* [What is needed]
List all lines of the data that include the string "part".

* [Information provided]

= = = = =

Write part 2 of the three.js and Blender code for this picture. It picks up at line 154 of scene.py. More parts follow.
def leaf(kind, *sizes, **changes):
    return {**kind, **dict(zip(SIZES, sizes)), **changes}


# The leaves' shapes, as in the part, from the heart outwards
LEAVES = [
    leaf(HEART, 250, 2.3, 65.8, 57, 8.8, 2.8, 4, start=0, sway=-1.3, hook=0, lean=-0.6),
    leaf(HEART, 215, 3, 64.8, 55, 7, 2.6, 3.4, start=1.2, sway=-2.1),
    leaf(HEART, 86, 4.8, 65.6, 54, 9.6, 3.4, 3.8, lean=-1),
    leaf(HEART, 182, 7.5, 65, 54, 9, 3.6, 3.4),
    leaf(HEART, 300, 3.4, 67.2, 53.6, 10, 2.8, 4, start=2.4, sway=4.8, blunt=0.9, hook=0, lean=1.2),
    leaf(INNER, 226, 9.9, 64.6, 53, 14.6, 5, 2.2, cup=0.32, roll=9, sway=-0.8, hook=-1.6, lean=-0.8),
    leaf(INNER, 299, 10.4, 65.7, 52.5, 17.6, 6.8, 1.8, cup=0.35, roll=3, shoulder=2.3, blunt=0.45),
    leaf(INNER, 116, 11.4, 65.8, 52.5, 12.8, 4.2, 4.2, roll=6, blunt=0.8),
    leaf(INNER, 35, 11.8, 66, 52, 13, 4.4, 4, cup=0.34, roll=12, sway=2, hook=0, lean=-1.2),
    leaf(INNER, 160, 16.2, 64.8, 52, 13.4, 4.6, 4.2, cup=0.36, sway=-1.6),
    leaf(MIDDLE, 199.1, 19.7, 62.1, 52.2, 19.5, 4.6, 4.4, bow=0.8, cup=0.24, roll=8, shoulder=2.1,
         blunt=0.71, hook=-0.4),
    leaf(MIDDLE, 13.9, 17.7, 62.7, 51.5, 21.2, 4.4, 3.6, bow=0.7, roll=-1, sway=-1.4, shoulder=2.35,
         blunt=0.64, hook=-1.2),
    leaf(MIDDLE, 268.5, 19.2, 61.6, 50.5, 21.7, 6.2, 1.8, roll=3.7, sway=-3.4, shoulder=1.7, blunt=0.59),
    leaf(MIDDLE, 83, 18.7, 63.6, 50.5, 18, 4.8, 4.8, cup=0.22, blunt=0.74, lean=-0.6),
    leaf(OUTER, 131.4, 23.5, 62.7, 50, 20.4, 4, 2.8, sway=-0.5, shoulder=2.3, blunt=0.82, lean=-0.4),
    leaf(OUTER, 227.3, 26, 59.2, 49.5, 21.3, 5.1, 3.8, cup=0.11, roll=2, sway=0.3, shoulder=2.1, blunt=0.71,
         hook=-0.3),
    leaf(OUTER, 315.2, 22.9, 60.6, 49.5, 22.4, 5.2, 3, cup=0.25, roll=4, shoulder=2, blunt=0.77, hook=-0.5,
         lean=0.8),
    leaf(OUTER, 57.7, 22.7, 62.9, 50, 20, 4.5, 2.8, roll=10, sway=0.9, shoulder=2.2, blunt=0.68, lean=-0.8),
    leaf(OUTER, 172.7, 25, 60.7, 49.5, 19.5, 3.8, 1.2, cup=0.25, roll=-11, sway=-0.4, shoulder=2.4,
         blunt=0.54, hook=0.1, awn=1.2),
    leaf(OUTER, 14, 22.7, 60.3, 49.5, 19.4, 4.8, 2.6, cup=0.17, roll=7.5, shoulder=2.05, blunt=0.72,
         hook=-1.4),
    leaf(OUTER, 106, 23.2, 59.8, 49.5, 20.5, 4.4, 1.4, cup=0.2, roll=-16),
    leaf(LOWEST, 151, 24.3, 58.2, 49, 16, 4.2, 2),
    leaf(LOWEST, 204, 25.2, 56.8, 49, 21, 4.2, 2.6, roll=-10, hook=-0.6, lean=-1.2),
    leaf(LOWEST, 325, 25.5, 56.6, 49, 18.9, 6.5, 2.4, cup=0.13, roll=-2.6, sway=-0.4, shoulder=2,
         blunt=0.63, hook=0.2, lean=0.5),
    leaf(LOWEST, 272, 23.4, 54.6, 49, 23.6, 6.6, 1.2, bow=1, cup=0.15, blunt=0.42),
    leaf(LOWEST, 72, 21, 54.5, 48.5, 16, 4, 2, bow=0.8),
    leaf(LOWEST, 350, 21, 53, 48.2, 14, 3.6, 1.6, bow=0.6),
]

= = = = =

* [Result of the task]
Write part 2 of the three.js and Blender code for this picture. It picks up at line 154 of scene.py. More parts follow.
# The leaves' shapes, as in the part, from the heart outwards